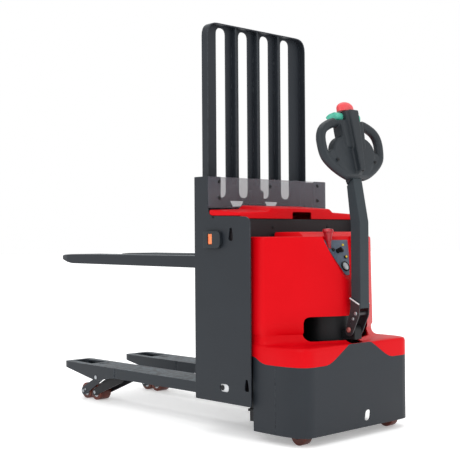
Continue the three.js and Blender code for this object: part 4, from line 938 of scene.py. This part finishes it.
bm = bmesh.new()
for y, down, size in ((16, 0.32, 9), (24, 0.5, 7), (-40, 0.3, 8)):
    turned(bm, [(0, 7), (size - 2, 7), (size, 5), (size, 0), (0, 0)], onConsole(y, down), outward, 24)
turned(bm, [(19, 0), (22, 0), (22, 7.5), (19, 7.5), (19, 0)], onConsole(0, 0.74), outward, 32)
finishPiece(bm, "consoleKnobs", "chassis", blackSteel)
bm = bmesh.new()
turned(bm, [(0, 9), (4.5, 9), (5.5, 7), (5.5, 0), (0, 0)], onConsole(24, 0.5), outward, 20)
turned(bm, [(0, 5), (4, 5), (5, 3.5), (5, 0), (0, 0)], onConsole(34, 0.18), outward, 20)
finishPiece(bm, "consoleLamps", "chassis", sunYellow)
bm = bmesh.new()
turned(bm, [(13.4, 0), (14.4, 0), (19.5, 34), (19.5, 37), (13.4, 37), (13.4, 0)], at(488, -56, 827),
       (0, 0, 1), 32)
finishPiece(bm, "stopCone", "stop_button", stopRed)

# stitch welds beside the backrest ribs
bm = bmesh.new()
for rib in (-140, 0, 140):
    for z in range(1110, 1790, 142):
        for out in (-1, 1):
            bead = bmesh.ops.create_icosphere(bm, subdivisions=2, radius=0.004)["verts"]
            bmesh.ops.scale(bm, vec=(1, 1, 3.2), verts=bead)
            bmesh.ops.translate(bm, vec=at(-13, rib + out * 4, z), verts=bead)
finishPiece(bm, "ribWelds", "carriage", darkPaint)
print("fittings made")

# wheels

rollerSizes = dict(radius=41, halfWidth=35, edge=4, hub=17, bore=9)
for side, y in (("left", -202), ("right", 202)):
    for place, x in (("front", -1052), ("rear", -966)):
        r = rollerSizes
        bm = bmesh.new()
        half, out, hub, rim = r["halfWidth"], r["radius"], r["hub"], r["hub"] + 9
        turned(bm, [(rim, -half + 1), (out - r["edge"], -half), (out - 1, -half + 1.5),
                    (out, -half + r["edge"]),
                    (out, half - r["edge"]), (out - 1, half - 1.5), (out - r["edge"], half), (rim,
                            half - 1),
                    (rim, -half + 1)], at(x, y, 41), (0, 1, 0), 48)
        finishPiece(bm, f"{place}Tyre{side.capitalize()}", f"{place}_roller_{side}", urethane,
                    [f"{place}_roller_{side}"])
        bm = bmesh.new()
        turned(bm, [(r["bore"], -half + 2), (hub, -half + 1), (hub + 2, -half + 5), (rim - 0.1, -half + 4),
                    (rim - 0.1, half - 4), (hub + 2, half - 5), (hub, half - 1), (r["bore"], half - 2),
                    (r["bore"], -half + 2)], at(x, y, 41), (0, 1, 0), 36)
        finishPiece(bm, f"{place}Hub{side.capitalize()}", f"{place}_roller_{side}", brightSteel)
for side, y in (("left", -285), ("right", 285)):
    bm = copyOf("caster_wheel_" + side)
    softenEdges(bm, 3, segments=3)
    finishPiece(bm, "casterTyre" + side.capitalize(), "caster_wheel_" + side, urethane,
                ["caster_wheel_" + side])
bm = copyOf("drive_wheel")
softenEdges(bm, 5, segments=3)
finishPiece(bm, "driveTyre", "drive_wheel", treadRubber, ["drive_wheel"])
print("wheels made")

# floor and light

bm = bmesh.new()
bmesh.ops.create_grid(bm, x_segments=1, y_segments=1, size=40)
floor = finishPiece(bm, "floor", None, floorFinish)

world = bpy.data.worlds.new("studio")
scene.world = world
world.use_nodes = True
world.node_tree.nodes["Background"].inputs["Color"].default_value = (1, 1, 1, 1)
world.node_tree.nodes["Background"].inputs["Strength"].default_value = 1.0


def addSoftbox(name, spot, aim, size, power):
    lamp = bpy.data.lights.new(name, "AREA")
    lamp.shape = "DISK"
    lamp.size = size
    lamp.energy = power
    holder = bpy.data.objects.new(name, lamp)
    scene.collection.objects.link(holder)
    holder.location = spot
    holder.rotation_euler = (Vector(aim) - Vector(spot)).to_track_quat("-Z", "Y").to_euler()


addSoftbox("keyLight", (2.2, -4.2, 3.4), (0.3, 0, 0.8), 2.5, 55)
addSoftbox("sideLight", (4.6, 1.2, 2.4), (0.5, 0, 0.7), 2.5, 30)
addSoftbox("topLight", (-0.4, 0.2, 5.0), (0, 0, 0.5), 3.5, 60)
print("light set")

* **EXERCISE REQUIREMENTS**
Would you copy out each line exactly as written?

* **FULL ANSWER**
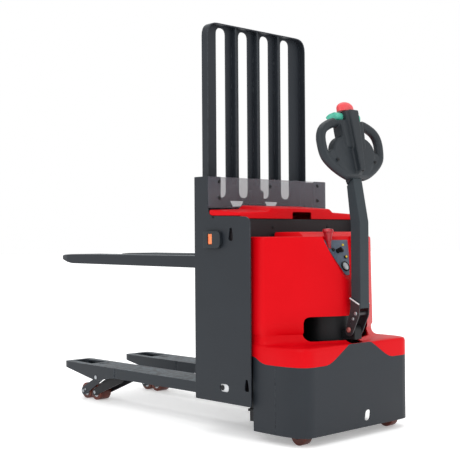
Continue the three.js and Blender code for this object: part 4, from line 938 of scene.py. This part finishes it.
bm = bmesh.new()
for y, down, size in ((16, 0.32, 9), (24, 0.5, 7), (-40, 0.3, 8)):
    turned(bm, [(0, 7), (size - 2, 7), (size, 5), (size, 0), (0, 0)], onConsole(y, down), outward, 24)
turned(bm, [(19, 0), (22, 0), (22, 7.5), (19, 7.5), (19, 0)], onConsole(0, 0.74), outward, 32)
finishPiece(bm, "consoleKnobs", "chassis", blackSteel)
bm = bmesh.new()
turned(bm, [(0, 9), (4.5, 9), (5.5, 7), (5.5, 0), (0, 0)], onConsole(24, 0.5), outward, 20)
turned(bm, [(0, 5), (4, 5), (5, 3.5), (5, 0), (0, 0)], onConsole(34, 0.18), outward, 20)
finishPiece(bm, "consoleLamps", "chassis", sunYellow)
bm = bmesh.new()
turned(bm, [(13.4, 0), (14.4, 0), (19.5, 34), (19.5, 37), (13.4, 37), (13.4, 0)], at(488, -56, 827),
       (0, 0, 1), 32)
finishPiece(bm, "stopCone", "stop_button", stopRed)

# stitch welds beside the backrest ribs
bm = bmesh.new()
for rib in (-140, 0, 140):
    for z in range(1110, 1790, 142):
        for out in (-1, 1):
            bead = bmesh.ops.create_icosphere(bm, subdivisions=2, radius=0.004)["verts"]
            bmesh.ops.scale(bm, vec=(1, 1, 3.2), verts=bead)
            bmesh.ops.translate(bm, vec=at(-13, rib + out * 4, z), verts=bead)
finishPiece(bm, "ribWelds", "carriage", darkPaint)
print("fittings made")

# wheels

rollerSizes = dict(radius=41, halfWidth=35, edge=4, hub=17, bore=9)
for side, y in (("left", -202), ("right", 202)):
    for place, x in (("front", -1052), ("rear", -966)):
        r = rollerSizes
        bm = bmesh.new()
        half, out, hub, rim = r["halfWidth"], r["radius"], r["hub"], r["hub"] + 9
        turned(bm, [(rim, -half + 1), (out - r["edge"], -half), (out - 1, -half + 1.5),
                    (out, -half + r["edge"]),
                    (out, half - r["edge"]), (out - 1, half - 1.5), (out - r["edge"], half), (rim,
                            half - 1),
                    (rim, -half + 1)], at(x, y, 41), (0, 1, 0), 48)
        finishPiece(bm, f"{place}Tyre{side.capitalize()}", f"{place}_roller_{side}", urethane,
                    [f"{place}_roller_{side}"])
        bm = bmesh.new()
        turned(bm, [(r["bore"], -half + 2), (hub, -half + 1), (hub + 2, -half + 5), (rim - 0.1, -half + 4),
                    (rim - 0.1, half - 4), (hub + 2, half - 5), (hub, half - 1), (r["bore"], half - 2),
                    (r["bore"], -half + 2)], at(x, y, 41), (0, 1, 0), 36)
        finishPiece(bm, f"{place}Hub{side.capitalize()}", f"{place}_roller_{side}", brightSteel)
for side, y in (("left", -285), ("right", 285)):
    bm = copyOf("caster_wheel_" + side)
    softenEdges(bm, 3, segments=3)
    finishPiece(bm, "casterTyre" + side.capitalize(), "caster_wheel_" + side, urethane,
                ["caster_wheel_" + side])
bm = copyOf("drive_wheel")
softenEdges(bm, 5, segments=3)
finishPiece(bm, "driveTyre", "drive_wheel", treadRubber, ["drive_wheel"])
print("wheels made")

# floor and light

bm = bmesh.new()
bmesh.ops.create_grid(bm, x_segments=1, y_segments=1, size=40)
floor = finishPiece(bm, "floor", None, floorFinish)

world = bpy.data.worlds.new("studio")
scene.world = world
world.use_nodes = True
world.node_tree.nodes["Background"].inputs["Color"].default_value = (1, 1, 1, 1)
world.node_tree.nodes["Background"].inputs["Strength"].default_value = 1.0


def addSoftbox(name, spot, aim, size, power):
    lamp = bpy.data.lights.new(name, "AREA")
    lamp.shape = "DISK"
    lamp.size = size
    lamp.energy = power
    holder = bpy.data.objects.new(name, lamp)
    scene.collection.objects.link(holder)
    holder.location = spot
    holder.rotation_euler = (Vector(aim) - Vector(spot)).to_track_quat("-Z", "Y").to_euler()


addSoftbox("keyLight", (2.2, -4.2, 3.4), (0.3, 0, 0.8), 2.5, 55)
addSoftbox("sideLight", (4.6, 1.2, 2.4), (0.5, 0, 0.7), 2.5, 30)
addSoftbox("topLight", (-0.4, 0.2, 5.0), (0, 0, 0.5), 3.5, 60)
print("light set")